Updated: Mar 29, 2020


(with a tip o' the pen to Wislawa Szymborska's poem 'Consolation')

I went to the beach yesterday, to gather stones to give away at a funeral service. I live inland and it is a long drive, an effort, a labor of love. At the point in the road where the sky changes I opened the window to breathe in the salt air, my whole body excited by the change in atmosphere.

I went to the beach yesterday and sat at the bottom of the stairs that bring you from the top of the dune to the sandy shoreline. I sat with my hands in my lap, weeping, hoping no one walking by would notice the sloppy ragged tears. Digging my toes into the sand like a four year old, bereft and heartbroken. The seagulls stared and kept their distance. The waves continued to curl gently to shore. Finally the sorrow was spent and I could go searching for stones.

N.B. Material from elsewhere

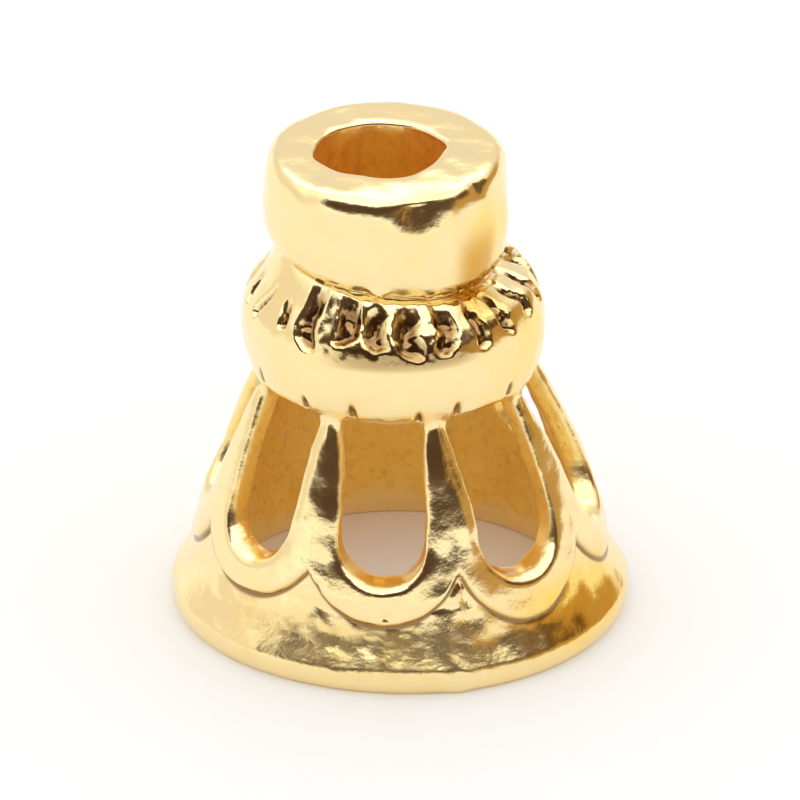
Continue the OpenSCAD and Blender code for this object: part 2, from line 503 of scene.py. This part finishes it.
@dataclass
class BeadCap:
    """The whole casting as one closed skin.

    The skin is a stack of rings round the axis: the bore, the neck, the collar, then the skirt,
    the rim and the inside. Between them lie eight sectors, each a tube of rings from its border on
    the outer face, through its window, to its border on the inner face.
    """

    name: str = "bead_cap_casting"
    node: str = "bead_cap"
    slot: str = "gold"
    cone: Cone = field(default_factory=Cone)
    collar: Collar = field(default_factory=Collar)
    neck: Neck = field(default_factory=Neck)
    across: int = 48
    along: int = 46
    window_turn: float = -5.0
    wander: tuple[float, ...] = (-0.2, 0.5, -0.4, 0.6, 0.6, -2.0, 0.3, -0.3)
    widths: tuple[float, ...] = (1.7, 1.82, 1.76, 1.72, 1.74, 1.72, 1.74, 1.74)
    sills: tuple[float, ...] = (2.06, 1.88, 1.95, 2.05, 1.96, 3.05, 2.12, 2.05)
    petals: tuple[float, ...] = (1.35, 1.13, 1.2, 1.3, 1.25, 1.3, 1.3, 1.45)
    joints: tuple[float, ...] = (2.27, 2.28, 2.15, 2.2, 2.25, 2.15, 2.2, 2.15)
    petal_power: float = 2.3
    petal_roll: float = 0.03
    petal_foot: float = 0.16
    fillet: float = 0.12
    crown: float = 0.07
    crown_reach: float = 0.18
    waviness: Layers = (Unevenness(0.011, 1.6, 5), Unevenness(0.004, 0.55, 6))
    lumps: Layers = (Unevenness(0.003, 0.6, 13),)
    pits: Layers = (Unevenness(0.008, 0.5, 9), Unevenness(0.006, 0.27, 12))
    chafing: Layers = (Unevenness(0.012, 0.36, 10), Unevenness(0.009, 0.22, 14))
    hollow_grain: Layers = (Unevenness(0.008, 1.1, 7),)
    bore_grain: Layers = (Unevenness(0.011, 0.42, 8),)
    # Angle, height, radius, reach and depth of each flaw.
    flaws: tuple[Flaw, ...] = (
        Flaw(17.5, 9.72, 2.6, 0.62, 0.28),
        Flaw(52.0, 9.62, 2.3, 0.22, 0.06),
        Flaw(105.0, 9.5, 2.25, 0.4, -0.06),
        Flaw(-3.0, 7.68, 2.34, 0.15, -0.16),
        Flaw(-4.0, 1.5, 4.05, 0.08, 0.06),
        Flaw(-24.0, 1.98, 3.9, 0.1, 0.07),
        Flaw(17.5, 2.14, 3.82, 0.09, 0.06),
        Flaw(19.0, 1.75, 3.9, 0.14, 0.06),
        Flaw(20.0, 1.3, 4.0, 0.2, 0.06),
        Flaw(28.0, 0.85, 4.2, 0.28, 0.05),
    )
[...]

I went to the beach yesterday and found the long-dead fleshless carcass of a giant sea turtle that gave me two bones. Later I found a cache of ancient whelk shells wedged by a recent storm into nooks and crannies in the breakwater, one of them hardly damaged and bigger than my hand. A tennis ball waited in the dry seaweed at the high tide line, a tease for the next dog to come along and give it purpose. And a matchbox race car sat stalled in the sand. There was a delicate feather with unusual black and white markings, I put it carefully in a pocket but when I looked later it had flown off again.

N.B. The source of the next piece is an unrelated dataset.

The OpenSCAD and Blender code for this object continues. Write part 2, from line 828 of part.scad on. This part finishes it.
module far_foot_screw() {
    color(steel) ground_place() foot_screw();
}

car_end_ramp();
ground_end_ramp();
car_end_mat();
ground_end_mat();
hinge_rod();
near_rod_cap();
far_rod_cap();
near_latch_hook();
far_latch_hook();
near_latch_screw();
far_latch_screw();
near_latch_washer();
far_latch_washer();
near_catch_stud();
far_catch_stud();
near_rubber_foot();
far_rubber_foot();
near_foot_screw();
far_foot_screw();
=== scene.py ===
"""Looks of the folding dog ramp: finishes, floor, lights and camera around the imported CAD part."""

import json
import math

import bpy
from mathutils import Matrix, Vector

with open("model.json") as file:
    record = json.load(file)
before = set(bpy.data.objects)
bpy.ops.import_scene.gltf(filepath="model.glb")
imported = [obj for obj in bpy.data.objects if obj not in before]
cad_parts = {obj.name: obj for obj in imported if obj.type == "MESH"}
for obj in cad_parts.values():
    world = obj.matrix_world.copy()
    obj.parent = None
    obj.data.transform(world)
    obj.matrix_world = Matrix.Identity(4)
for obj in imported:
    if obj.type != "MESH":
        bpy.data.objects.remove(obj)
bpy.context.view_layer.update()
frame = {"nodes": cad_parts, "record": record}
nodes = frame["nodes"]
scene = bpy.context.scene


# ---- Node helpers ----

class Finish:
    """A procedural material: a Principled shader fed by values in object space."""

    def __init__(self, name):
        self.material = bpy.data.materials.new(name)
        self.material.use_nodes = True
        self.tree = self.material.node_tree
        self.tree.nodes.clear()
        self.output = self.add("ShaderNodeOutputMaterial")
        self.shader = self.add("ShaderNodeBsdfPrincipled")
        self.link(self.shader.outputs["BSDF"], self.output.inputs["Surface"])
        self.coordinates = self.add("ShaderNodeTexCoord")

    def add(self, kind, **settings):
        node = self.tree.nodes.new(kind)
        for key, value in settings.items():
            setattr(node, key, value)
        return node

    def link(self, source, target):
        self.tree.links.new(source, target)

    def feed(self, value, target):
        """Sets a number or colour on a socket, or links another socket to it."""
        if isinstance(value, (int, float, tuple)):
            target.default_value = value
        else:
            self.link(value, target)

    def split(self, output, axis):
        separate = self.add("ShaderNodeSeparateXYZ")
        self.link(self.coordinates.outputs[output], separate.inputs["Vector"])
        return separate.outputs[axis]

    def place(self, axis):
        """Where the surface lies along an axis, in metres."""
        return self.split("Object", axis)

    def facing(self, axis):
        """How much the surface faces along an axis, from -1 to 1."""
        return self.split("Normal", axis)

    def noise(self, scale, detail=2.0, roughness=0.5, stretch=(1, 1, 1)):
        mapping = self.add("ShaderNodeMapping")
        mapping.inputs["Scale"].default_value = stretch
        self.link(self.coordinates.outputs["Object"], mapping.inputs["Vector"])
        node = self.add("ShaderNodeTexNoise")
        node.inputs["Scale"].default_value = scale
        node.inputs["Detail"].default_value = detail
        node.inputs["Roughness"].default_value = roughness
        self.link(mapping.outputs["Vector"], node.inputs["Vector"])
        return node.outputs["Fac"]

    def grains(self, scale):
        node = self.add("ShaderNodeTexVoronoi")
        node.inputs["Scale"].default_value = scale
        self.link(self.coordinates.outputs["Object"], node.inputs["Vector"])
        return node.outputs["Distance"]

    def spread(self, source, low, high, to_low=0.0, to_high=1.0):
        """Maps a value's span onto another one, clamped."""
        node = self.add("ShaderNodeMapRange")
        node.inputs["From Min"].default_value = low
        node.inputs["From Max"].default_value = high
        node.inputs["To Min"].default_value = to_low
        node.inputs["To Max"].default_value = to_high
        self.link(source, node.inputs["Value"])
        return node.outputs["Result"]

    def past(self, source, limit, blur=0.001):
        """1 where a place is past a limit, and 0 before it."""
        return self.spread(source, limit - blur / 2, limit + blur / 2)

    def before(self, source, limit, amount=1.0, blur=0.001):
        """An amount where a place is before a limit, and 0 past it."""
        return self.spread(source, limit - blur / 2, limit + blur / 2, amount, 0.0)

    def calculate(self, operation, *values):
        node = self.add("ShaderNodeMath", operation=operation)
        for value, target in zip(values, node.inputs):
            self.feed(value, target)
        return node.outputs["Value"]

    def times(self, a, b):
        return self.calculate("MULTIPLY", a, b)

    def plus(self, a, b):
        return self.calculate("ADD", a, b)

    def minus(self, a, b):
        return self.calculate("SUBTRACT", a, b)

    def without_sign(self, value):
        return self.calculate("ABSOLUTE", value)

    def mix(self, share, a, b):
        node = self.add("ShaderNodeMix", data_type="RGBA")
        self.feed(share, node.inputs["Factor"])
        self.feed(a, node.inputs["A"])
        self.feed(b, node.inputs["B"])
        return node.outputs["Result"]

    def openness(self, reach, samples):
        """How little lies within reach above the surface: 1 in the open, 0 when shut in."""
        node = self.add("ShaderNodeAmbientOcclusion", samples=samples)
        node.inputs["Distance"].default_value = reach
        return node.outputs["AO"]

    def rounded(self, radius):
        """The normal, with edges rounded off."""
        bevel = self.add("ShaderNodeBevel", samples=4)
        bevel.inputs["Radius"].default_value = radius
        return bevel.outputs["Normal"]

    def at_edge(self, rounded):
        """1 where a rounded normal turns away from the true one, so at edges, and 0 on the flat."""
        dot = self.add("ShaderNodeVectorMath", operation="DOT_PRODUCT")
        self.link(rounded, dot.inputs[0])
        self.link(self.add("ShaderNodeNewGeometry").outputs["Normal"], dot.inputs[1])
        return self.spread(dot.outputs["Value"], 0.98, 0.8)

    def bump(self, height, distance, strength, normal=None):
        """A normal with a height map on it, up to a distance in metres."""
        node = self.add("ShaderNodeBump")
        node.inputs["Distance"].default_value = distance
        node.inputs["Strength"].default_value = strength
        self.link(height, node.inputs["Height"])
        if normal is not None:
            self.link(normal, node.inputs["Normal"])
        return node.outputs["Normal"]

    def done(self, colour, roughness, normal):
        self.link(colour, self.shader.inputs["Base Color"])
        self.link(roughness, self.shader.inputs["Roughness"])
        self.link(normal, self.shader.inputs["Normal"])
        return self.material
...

The stones that came to hand have edges and imperfections. Some of them shimmer. Even the small ones have a way of sitting in your palm or between your fingers with gravitas. This is how I choose them, the ones that have a weight that feels right in my hand are the ones given a place in my pockets. I am choosy, many are touched and left. My vest gets damp and the pockets are bulging and lumpy by the time I limp back towards the car.

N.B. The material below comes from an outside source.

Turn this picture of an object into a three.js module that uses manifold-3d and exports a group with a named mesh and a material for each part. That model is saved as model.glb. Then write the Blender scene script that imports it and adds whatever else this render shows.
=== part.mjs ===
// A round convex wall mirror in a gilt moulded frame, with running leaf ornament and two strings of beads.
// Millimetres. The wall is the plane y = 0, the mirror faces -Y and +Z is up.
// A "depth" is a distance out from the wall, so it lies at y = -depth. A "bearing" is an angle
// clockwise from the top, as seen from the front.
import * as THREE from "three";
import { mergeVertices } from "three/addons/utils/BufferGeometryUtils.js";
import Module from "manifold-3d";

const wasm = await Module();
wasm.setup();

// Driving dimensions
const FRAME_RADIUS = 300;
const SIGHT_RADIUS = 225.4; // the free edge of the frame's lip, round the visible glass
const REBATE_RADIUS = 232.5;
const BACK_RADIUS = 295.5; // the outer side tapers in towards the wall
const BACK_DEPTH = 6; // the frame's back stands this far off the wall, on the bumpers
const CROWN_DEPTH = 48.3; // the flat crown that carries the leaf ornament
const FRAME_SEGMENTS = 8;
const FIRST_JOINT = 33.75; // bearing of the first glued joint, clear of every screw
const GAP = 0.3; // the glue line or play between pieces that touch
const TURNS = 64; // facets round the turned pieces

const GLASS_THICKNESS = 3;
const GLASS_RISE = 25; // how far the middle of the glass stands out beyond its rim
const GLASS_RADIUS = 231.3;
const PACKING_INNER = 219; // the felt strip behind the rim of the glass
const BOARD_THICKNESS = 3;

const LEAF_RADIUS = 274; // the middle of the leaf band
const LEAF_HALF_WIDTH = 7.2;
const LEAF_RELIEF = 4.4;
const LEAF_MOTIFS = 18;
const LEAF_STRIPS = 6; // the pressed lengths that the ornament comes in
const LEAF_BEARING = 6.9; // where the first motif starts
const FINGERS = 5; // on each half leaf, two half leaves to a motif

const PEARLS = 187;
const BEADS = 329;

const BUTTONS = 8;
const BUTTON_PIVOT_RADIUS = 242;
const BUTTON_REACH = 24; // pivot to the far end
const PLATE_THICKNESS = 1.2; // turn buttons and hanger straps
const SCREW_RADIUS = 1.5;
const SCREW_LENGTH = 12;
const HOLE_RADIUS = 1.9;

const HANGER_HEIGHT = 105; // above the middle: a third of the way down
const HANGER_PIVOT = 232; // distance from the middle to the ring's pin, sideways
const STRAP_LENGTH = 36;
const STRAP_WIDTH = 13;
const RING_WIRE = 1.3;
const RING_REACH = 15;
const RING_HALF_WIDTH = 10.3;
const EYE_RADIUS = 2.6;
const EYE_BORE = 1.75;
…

I use my cane at the beach to help me along, to poke at things that I may not want to touch, leaning hard to bend and rise again when I find something interesting. I leave a trail of tripod tracks in the sand, two bare feet and a peg hole from the cane. A skilled tracker would tell you this person is foraging, is lame, and won't get far without resting. I sit again at the bottom of the stairs to watch the sea, and the day, and for the comfort of wiggling my toes some more in the sand. I am done throwing cups of sorrow into the ocean, reassured by the sea gifts, shell and bone and stone. Slightly mended. Ready to turn towards home again.